There may seem like a million and one pieces to planning a data management initiative, but don't get bogged down in the weeds: Planning to integrate data management into your organization is just like any other business transformation project.

First, make sure your data management initiative has a clear goal: To what end are you trying to organize your data? A business that wants to use data to make internal changes, for example, will have different data management needs than a company that wants to use its data to increase sales. 

Once you have a stated goal, it's time to think about what will be needed to make it happen. If your data exists entirely as unstructured files and documents, you're going to have a different starting point than an organization with large Hadoop databases filled with well-organized records. 

Consider all the possible needs: Reassignment of employees, new hires, training, software platforms, budget, timeframe, the types of data already on hand, the kinds of data that are needed, and more. Having all these elements in mind will help you when you actually start planning in earnest. 

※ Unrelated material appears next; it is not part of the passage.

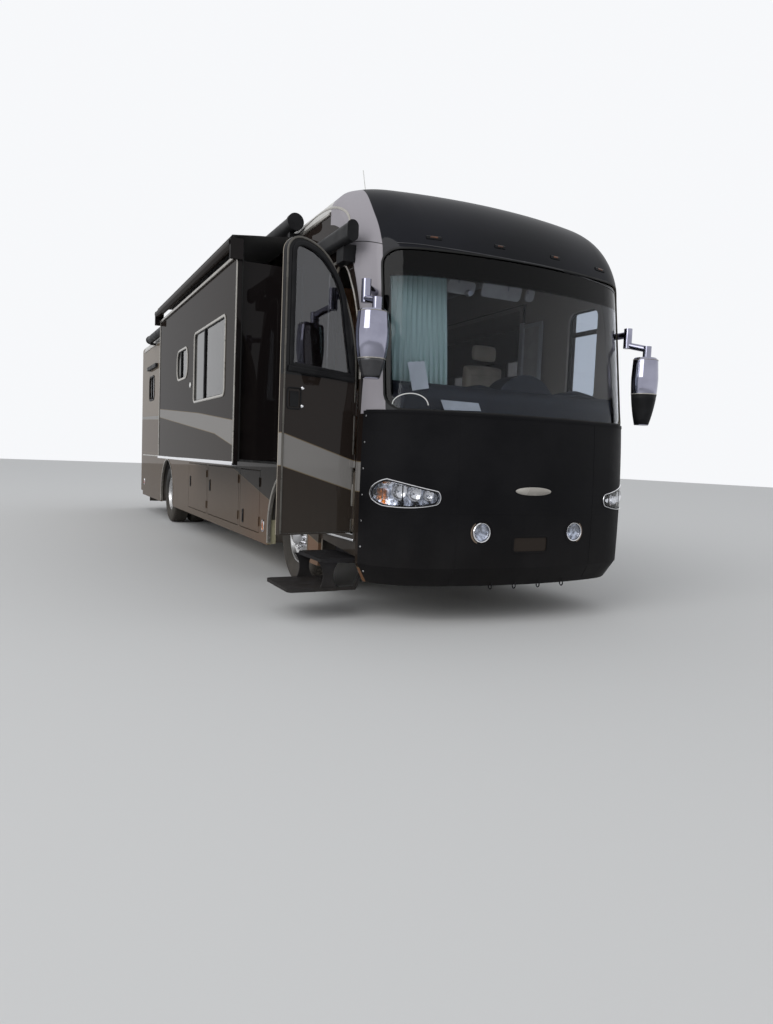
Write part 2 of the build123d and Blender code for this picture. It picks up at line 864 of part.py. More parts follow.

SEE: 4 ways to help users acclimate to big data through training (TechRepublic)

Next, it's time to put your talent in place. Hire new employees, reassign those who are going to start working on your data management project, and get the team acquainted with your data management goals. 

Once your data management team is in place, it's time to start the planning phase. Outside of how the team is going to accomplish its goals, this is when a data management platform is chosen, training can be undertaken, and the whole model starts to come together. 

After this, your data management team should be well on their way to building, testing, and implementing a full data management model. When all of those prerequisites are in place and data management is an integrated part of your business, it's time to start thinking about what comes next: How all of that well-organized data can help transform your organization, internally and externally.

The entire process of building a data management system can take a long time, and even then, data management is just the groundwork for further use of big data. 

Data management isn't an end in and of itself: It's the house in which an organization's data lives. It's up to that organization to make use of the house it built by putting that data to work.